Description Carlos Maiolino 2022-04-25 11:26:30 UTC
Description of problem:

While attempting to remove a large writecache LV (1TB) from a VG, the system crashed
due to Out-Of-Memory.

My system actually has 32GiB RAM, and I was playing with a 1TB size writecache

Version-Release number of selected component (if applicable):

RHEL 8.6

How reproducible:

Always

Steps to Reproduce:
- Add a large device as a writecache to a VG:
   #lvconvert --type writecache --cachevol fast vg/main

- Attempt to remove it from the VG with lvconvert --uncache (or split cache)


Actual results:
System crashes and enters in an unrecoverable state even if the volume isn't mounted automatically. During boot, lvm spends a long time trying to scan the device with the large cache, and the system fails to boot because it starts to throw OOM errors before finishing to boot.

Expected results:

- LVM prevents a large device to be added as a writecache if the system has not enough memory to deal with it.

- System shouldn't crash while removing a cache from the VG.
If a system has been using a cache device, but for some reason the total RAM has to be reduced, this shouldn't cause a crash while removing the cache device from the volume group.

Additional info:



I managed to boot in recovery mode, but any attempt to remove the writecache device from the VG failed.
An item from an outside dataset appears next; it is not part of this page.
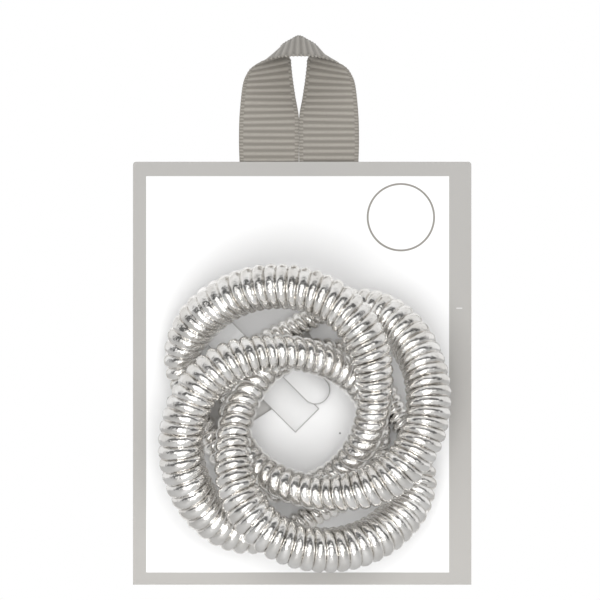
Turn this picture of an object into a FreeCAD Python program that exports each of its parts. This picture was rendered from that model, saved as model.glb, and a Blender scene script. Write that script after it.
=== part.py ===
"""Retail card with a grosgrain hang loop that carries four interlinked spiral hair ties.

Frame, in millimetres: +Z up, +X to the viewer's right, -Y towards the viewer. The origin is where a
shop peg touches the underside of the ribbon loop, on the middle plane between the card's two boards.
"""
import FreeCAD, Part
import math
import os

V = FreeCAD.Vector
FRONT = V(0, -1, 0)

# ---- card -----------------------------------------------------------------------------------------
CARD_WIDTH = 74.4
CARD_HEIGHT = 93.0
CARD_MIDDLE_X = 0.7            # the ribbon sits a little left of the card's middle
CARD_TOP_Z = -22.7             # the ribbon loop stands this far above the card
CARD_CORNER = 0.7              # radius of the two top corners
BOARD_THICK = 0.5
GLUE_THICK = 0.55              # the ribbon and its glue fill the same gap
GLUE_WIDE = 4.0                # glue line along the card's edges
GLUE_INSET = 0.6               # the glue stops short of the cut edge

SLOT_LONG = 34.0               # slot cut in the front board, half hidden by the ties
SLOT_WIDE = 14.5
SLOT_TILT = 32.5               # degrees, rising to the right
SLOT_CENTRE = (-10.8, -71.6)   # X, Z

# ---- ribbon ---------------------------------------------------------------------------------------
RIBBON_WIDE = 12.7             # half-inch grosgrain
RIBBON_THICK = 0.45
TAIL_LONG = 22.0               # each end's length between the boards
LEG_GAP = 0.4                  # between the two legs, side by side
LOOP_RISE = 0.35               # the loop's solid starts this far above the card
# Left half of the loop, from the card to the top: inner edge, outer edge. The inner edges lean back
# and the outer ones forward, so that the top lies like a roof. The right half is its mirror image.
LOOP_STATIONS = [
    ((-0.2, 0.0, CARD_TOP_Z + LOOP_RISE), (-13.1, 0.0, CARD_TOP_Z + LOOP_RISE)),
    ((-0.3, 0.5, -13.0), (-13.0, -0.9, -13.0)),
    ((-1.5, 2.0, -8.4), (-12.7, -2.4, -8.6)),
    ((-2.5, 3.6, -4.4), (-12.2, -3.4, -5.4)),
    ((-2.8, 4.6, -1.0), (-11.3, -3.9, -3.3)),
    ((-3.1, 5.1, 1.2), (-9.9, -4.6, -1.9)),
    ((-3.3, 5.3, 2.8), (-7.8, -5.4, -0.8)),
    ((-2.4, 5.35, 4.0), (-4.6, -6.0, 0.1)),
    ((0.0, 5.4, 5.2), (0.0, -6.1, 0.35)),
]

# ---- ties -----------------------------------------------------------------------------------------
COIL_RADIUS = 4.85             # over the turns of the coil
PRESSED_RADIUS = 2.9           # the same on the low side, where two neighbours press on it
RING_DEPTH = 12.2              # middle plane of the rings in front of the card's face
TILT_REACH = 9.23              # how far a ring's high side stands in front of that plane
# Each ring gives a little where it crosses its neighbours, so that it isn't a flat circle.
SQUEEZE, SWAY = 0.24, 0.16     # change in radius, twice and three times round the ring
TWIST, SAG = 0.6, 0.63         # change in depth, twice and three times round
# The hidden low side is pulled in, and so is a little the part that lies across its neighbour.
TUCK, TUCK_AT, TUCK_REACH = 3.4, 163.0, 50.0       # how far, and where in degrees round
PINCH, PINCH_AT, PINCH_REACH = 0.6, 315.0, 60.0
POINTS_PER_RING = 16
ARC_SHARE = 0.45               # of the shorter of two runs, taken up by the arc between them
PRESSED_FROM, PRESSED_TO = 118.0, 265.0    # degrees round the ring from its high side
# name: centre X, centre Z, ring radius, direction of the high side in degrees
TIES = {
    "tie_upper_left": (-4.5, -72.2, 22.2, 43.2),
    "tie_left": (-4.4, -84.5, 21.3, 133.2),
    "tie_bottom": (5.8, -86.0, 21.4, 223.2),
    "tie_right": (6.8, -74.7, 21.4, 313.2),
}

# ---- paper strap and tongue -----------------------------------------------------------------------
PAPER_THICK = 0.3
PAPER_DIRECTION = V(1, 0, -1).normalize()  # both run down to the right
PAPER_ACROSS = V(1, 0, 1).normalize()
STRAP_WIDE = 7.4
STRAP_TOP = (-12.1, -65.7)     # X, Z where it crosses the low side of tie_right
STRAP_END = 19.7               # from there to its square end
STRAP_FOOT = 10.0              # and to its hidden end, the other way
STRAP_BRIDGE = 4.2             # half the level stretch over the tie
STRAP_SLOPE = 60.0             # degrees, on both sides of that stretch
STRAP_CLEARANCE = 0.5          # between the tie and the strap's level stretch
STRAP_LIFT = 0.3               # in front of the card, which it comes away from with the ties
FOLD_SHARE = 0.15              # the strap's folds are fairly crisp
TONGUE_WIDE = 6.3
TONGUE_ROOT = (-1.3, -67.9)    # X, Z of the fold, on the tongue's middle line
TONGUE_LONG = 7.0              # from the fold to the centre of the rounded end
TONGUE_LIFT = 0.45             # above the strap's front

FACE_Y = -(GLUE_THICK / 2 + BOARD_THICK)
CARD_BOTTOM_Z = CARD_TOP_Z - CARD_HEIGHT
GAP_HALF = GLUE_THICK / 2


def save(shape, name):
    if not shape.isValid():
        raise RuntimeError(name + " is not a valid solid")
    shape.exportStep("parts/" + name + ".step")
    print(name, "volume", round(shape.Volume, 1))


def block(x_low, x_high, y_low, y_high, z_low, z_high):
    return Part.makeBox(x_high - x_low, y_high - y_low, z_high - z_low, V(x_low, y_low, z_low))


# ---- card -----------------------------------------------------------------------------------------
def board(y_low):
    left, right = CARD_MIDDLE_X - CARD_WIDTH / 2, CARD_MIDDLE_X + CARD_WIDTH / 2
    sheet = block(left, right, y_low, y_low + BOARD_THICK, CARD_BOTTOM_Z, CARD_TOP_Z)
    corners = [edge for edge in sheet.Edges
               if edge.BoundBox.YLength > BOARD_THICK / 2 and edge.BoundBox.ZMin > CARD_TOP_Z - 0.1]
    return sheet.makeFillet(CARD_CORNER, corners)


def slot_cutter():
    """Rectangle for the slot in the front board, turned about its own middle."""
    cutter = Part.makeBox(SLOT_LONG, 4 * BOARD_THICK, SLOT_WIDE, V(-SLOT_LONG / 2, 0, -SLOT_WIDE / 2))
    cutter.rotate(V(0, 0, 0), V(0, -1, 0), SLOT_TILT)
    cutter.translate(V(SLOT_CENTRE[0], FACE_Y - BOARD_THICK, SLOT_CENTRE[1]))
    return cutter


def glue_frame():
    """Glue line round the card, open at the top where the ribbon comes out."""
    left = CARD_MIDDLE_X - CARD_WIDTH / 2 + GLUE_INSET
    right = CARD_MIDDLE_X + CARD_WIDTH / 2 - GLUE_INSET
    low, high = CARD_BOTTOM_Z + GLUE_INSET, CARD_TOP_Z - GLUE_INSET
    ring = block(left, right, -GAP_HALF, GAP_HALF, low, high)
    ring = ring.cut(block(left + GLUE_WIDE, right - GLUE_WIDE, -1, 1, low + GLUE_WIDE, high - GLUE_WIDE))
    mouth = LEG_GAP / 2 + RIBBON_WIDE + GLUE_INSET
    return ring.cut(block(-mouth, mouth, -1, 1, high - 2 * GLUE_WIDE, high + 1))


# ---- ribbon ---------------------------------------------------------------------------------------
def ribbon_tails():
    glue_film = GLUE_THICK - RIBBON_THICK
    tails = [block(x, x + RIBBON_WIDE, -GAP_HALF, GAP_HALF - glue_film, CARD_TOP_Z - TAIL_LONG, CARD_TOP_Z)
             for x in (LEG_GAP / 2, -LEG_GAP / 2 - RIBBON_WIDE)]
    return Part.makeCompound(tails)


def ribbon_glue():
    half = RIBBON_WIDE - 1
    glue_film = GLUE_THICK - RIBBON_THICK
    return block(-half, half, GAP_HALF - glue_film, GAP_HALF, CARD_TOP_Z - TAIL_LONG + 2, CARD_TOP_Z - 2)


def ribbon_loop():
    """One thin strip lofted through rectangles that stand across the ribbon at each station."""
    left = [(V(*inner), V(*outer)) for inner, outer in LOOP_STATIONS]
    right = [(V(-a.x, a.y, a.z), V(-b.x, b.y, b.z)) for a, b in reversed(left[:-1])]
    stations = left + right
    middles = [(a + b) * 0.5 for a, b in stations]
    sections = []
    for i, (inner, outer) in enumerate(stations):
        along = middles[min(i + 1, len(middles) - 1)] - middles[max(i - 1, 0)]
        half = along.cross(outer - inner).normalize() * (RIBBON_THICK / 2)
        sections.append(Part.makePolygon([inner + half, outer + half, outer - half, inner - half,
                                          inner + half]))
    return Part.makeLoft(sections, True, True)


# ---- ties -----------------------------------------------------------------------------------------
def bump(turn, place, reach):
    """Smooth bump of height 1 round a place on a ring."""
    away = (turn - place + 180) % 360 - 180
    return math.cos(math.radians(90 * away / reach)) ** 2 if abs(away) < reach else 0


def ring_point(tie, turn):
    """Point on a ring's centre line, turn degrees round from its high side."""
    centre_x, centre_z, radius, high = tie
    t = math.radians(turn)
    r = radius - SQUEEZE * math.cos(2 * t) + SWAY * math.cos(3 * t)
    r -= TUCK * bump(turn, TUCK_AT, TUCK_REACH) + PINCH * bump(turn, PINCH_AT, PINCH_REACH)
    depth = RING_DEPTH + TILT_REACH * math.cos(t) - TWIST * math.sin(2 * t) - SAG * math.cos(3 * t)
    angle = math.radians(high + turn)
    return V(centre_x + r * math.cos(angle), FACE_Y - depth, centre_z + r * math.sin(angle))


def tangent_path(points, share=ARC_SHARE):
    """Straight runs joined by arcs that touch them; an arc takes up this share of the shorter run."""
    edges, here = [], points[0]
    for before, corner, after in zip(points, points[1:], points[2:]):
        back, ahead = before - corner, after - corner
        half_turn = (math.pi - back.getAngle(ahead)) / 2
        reach = share * min(back.Length, ahead.Length)
        radius = reach / math.tan(half_turn)
        back.normalize()
        ahead.normalize()
        start, end = corner + back * reach, corner + ahead * reach
        inward = (back + ahead).normalize()
        middle = corner + inward * (radius / math.cos(half_turn) - radius)
        edges.append(Part.LineSegment(here, start).toShape())
        edges.append(Part.Arc(start, middle, end).toShape())
        here = end
    edges.append(Part.LineSegment(here, points[-1]).toShape())
    return Part.Wire(edges)


def tube(path, radius):
    start = path.Edges[0]
    section = Part.Wire(Part.makeCircle(radius, start.valueAt(start.FirstParameter),
                                        start.tangentAt(start.FirstParameter)))
    return path.makePipeShell([section], True, False)


def tie_ring(tie):
    """Closed ring of two tubes end to end: the full coil, and its pressed low side."""
    step = 360.0 / POINTS_PER_RING
    first = round(PRESSED_FROM / step)
    last = round(PRESSED_TO / step)
    points = [ring_point(tie, i * step) for i in range(POINTS_PER_RING)]
    join_a = (points[first] + points[first + 1]) * 0.5
    join_b = (points[last] + points[last + 1]) * 0.5
    low_side = [join_a] + points[first + 1:last + 1] + [join_b]
    rest = [join_b] + points[last + 1:] + points[:first + 1] + [join_a]
    return tube(tangent_path(rest), COIL_RADIUS).fuse(tube(tangent_path(low_side), PRESSED_RADIUS))


# ---- paper strap and tongue -----------------------------------------------------------------------
def paper_strap():
    """Strip that lies on the card, climbs over the low side of tie_right and comes down again."""
    middle = PAPER_THICK / 2
    low = STRAP_LIFT + middle
    over_tie = FACE_Y - ring_point(TIES["tie_right"], 180).y + PRESSED_RADIUS + STRAP_CLEARANCE + middle
    spread = STRAP_BRIDGE + (over_tie - low) / math.tan(math.radians(STRAP_SLOPE))
    origin = V(STRAP_TOP[0], FACE_Y, STRAP_TOP[1])
    profile = [(-STRAP_FOOT, low), (-spread, low), (-STRAP_BRIDGE, over_tie),
               (STRAP_BRIDGE, over_tie), (spread, low), (STRAP_END, low)]
    path = tangent_path([origin + PAPER_DIRECTION * along + FRONT * up for along, up in profile],
                        FOLD_SHARE)
    side, skin = PAPER_ACROSS * (STRAP_WIDE / 2), FRONT * middle
    start = path.Edges[0].valueAt(path.Edges[0].FirstParameter)
    corners = [start + side + skin, start - side + skin, start - side - skin, start + side - skin]
    return path.makePipeShell([Part.makePolygon(corners + corners[:1])], True, False)


def strap_tongue():
    """Strip with a rounded end, in front of the strap's edge and free to fold up at its root."""
    level = FACE_Y - STRAP_LIFT - PAPER_THICK - TONGUE_LIFT
    root = V(TONGUE_ROOT[0], level, TONGUE_ROOT[1])
    side = PAPER_ACROSS * (TONGUE_WIDE / 2)
    tip = root + PAPER_DIRECTION * TONGUE_LONG
    edges = [
        Part.LineSegment(root - side, tip - side),
        Part.Arc(tip - side, tip + PAPER_DIRECTION * (TONGUE_WIDE / 2), tip + side),
        Part.LineSegment(tip + side, root + side),
        Part.LineSegment(root + side, root - side),
    ]
    outline = Part.Wire([edge.toShape() for edge in edges])
    return Part.Face(outline).extrude(FRONT * PAPER_THICK)


os.makedirs("parts", exist_ok=True)
save(board(FACE_Y).cut(slot_cutter()), "card_front")
save(board(GAP_HALF), "card_back")
save(glue_frame(), "board_glue")
save(ribbon_tails(), "ribbon_tails")
save(ribbon_glue(), "ribbon_glue")
save(ribbon_loop(), "ribbon_loop")
for tie_name, tie in TIES.items():
    save(tie_ring(tie), tie_name)
save(paper_strap(), "paper_strap")
save(strap_tongue(), "strap_tongue")
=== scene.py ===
"""Looks for the carded set of four interlinked spiral hair ties. All lengths are in metres."""
import math

import bpy
import numpy as np
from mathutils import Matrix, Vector


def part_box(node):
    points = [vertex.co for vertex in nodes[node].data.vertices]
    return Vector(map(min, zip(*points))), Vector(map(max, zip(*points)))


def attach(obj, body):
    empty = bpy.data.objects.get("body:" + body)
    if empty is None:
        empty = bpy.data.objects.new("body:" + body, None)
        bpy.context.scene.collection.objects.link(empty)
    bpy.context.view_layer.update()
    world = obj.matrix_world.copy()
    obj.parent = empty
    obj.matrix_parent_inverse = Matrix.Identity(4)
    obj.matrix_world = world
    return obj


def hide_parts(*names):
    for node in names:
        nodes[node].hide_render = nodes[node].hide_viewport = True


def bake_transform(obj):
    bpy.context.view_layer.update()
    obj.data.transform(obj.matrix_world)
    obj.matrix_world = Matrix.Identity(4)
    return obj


MM = 0.001
TAU = 2 * math.pi

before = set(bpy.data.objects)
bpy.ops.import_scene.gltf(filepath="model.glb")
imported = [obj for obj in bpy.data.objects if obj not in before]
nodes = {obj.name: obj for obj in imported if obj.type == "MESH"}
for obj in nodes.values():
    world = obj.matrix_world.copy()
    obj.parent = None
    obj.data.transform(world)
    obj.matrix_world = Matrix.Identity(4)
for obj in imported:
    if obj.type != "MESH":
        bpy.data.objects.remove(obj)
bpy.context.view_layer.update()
CARD_LOW, CARD_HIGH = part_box("card_front")
FACE_Y = CARD_LOW.y
CARD_TOP = CARD_HIGH.z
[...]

The system was unable to remove it and crashed.

I manage to manually remove the writecache device from the VG by hacking the current VG configuration file, removing the writecache from it, and restoring the configuration without the writecache device by using vgrestore.

Comment 1 David Teigland 2022-04-25 14:27:05 UTC
I think this is a duplicate of bug 2059644 where the fix was to print a warning when writecache requires >50% of system memory, and requires a confirmation if it requires >90% of memory.  It doesn't currently prevent creating a large writecache, but we could extend the solution to actually fail to create at some memory percentage.
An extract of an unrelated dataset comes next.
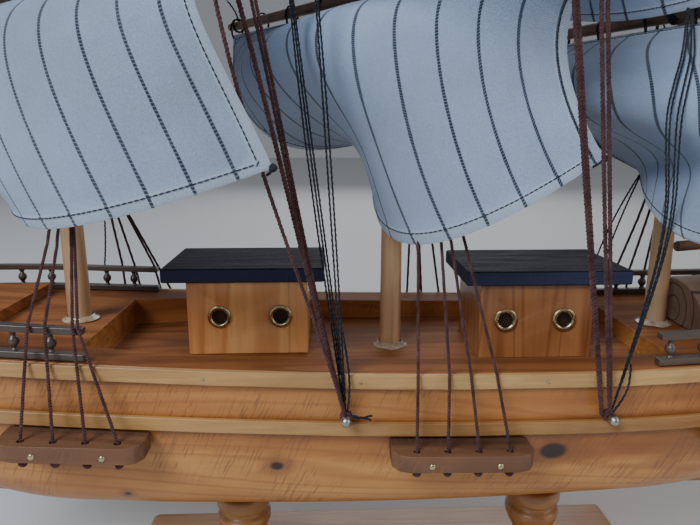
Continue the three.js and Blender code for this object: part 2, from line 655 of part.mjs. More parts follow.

Comment 2 Carlos Maiolino 2022-04-25 15:05:14 UTC
(In reply to David Teigland from comment #1)
> I think this is a duplicate of bug 2059644 where the fix was to print a
> warning when writecache requires >50% of system memory, and requires a
> confirmation if it requires >90% of memory.  It doesn't currently prevent
> creating a large writecache, but we could extend the solution to actually
> fail to create at some memory percentage.

Hi David.

Yeah, that seems a reasonable solution to avoid people creating caches that will
likely crash their systems, but I don't think this will do anything if somebody
reduces their system's memory after creating the cache.

But anyway, this is just an idea based on the fact my biggest problem when I hit
this, was to actually recover the system, giving the fact I couldn't boot it because
of the big cache, and was unable to remove it too after I realized my mistake.

Cheers

Comment 3 David Teigland 2022-04-25 17:12:24 UTC
> likely crash their systems, but I don't think this will do anything if
> somebody reduces their system's memory after creating the cache.

Yes, we could apply similar checking in the activation path and fail to activate an LV if we think the writecache would use too much memory.  Or dm-writecache could do some similar checking in the kernel.  Mikulas, do you think either of those options makes sense?

> But anyway, this is just an idea based on the fact my biggest problem when I
> hit this, was to actually recover the system, giving the fact I couldn't boot it
> because of the big cache, and was unable to remove it too after I realized my
> mistake.

If the system is autoactivating the problematic LV then it's difficult to intervene and fix the problem, so I do think we should have a better way to handle this.

Once you've started the system successfully and the problematic writecache is inactive, then lvconvert --splitcache --force LV will forcibly detach the writecache without attempting to activate and write back the data, with potential data loss.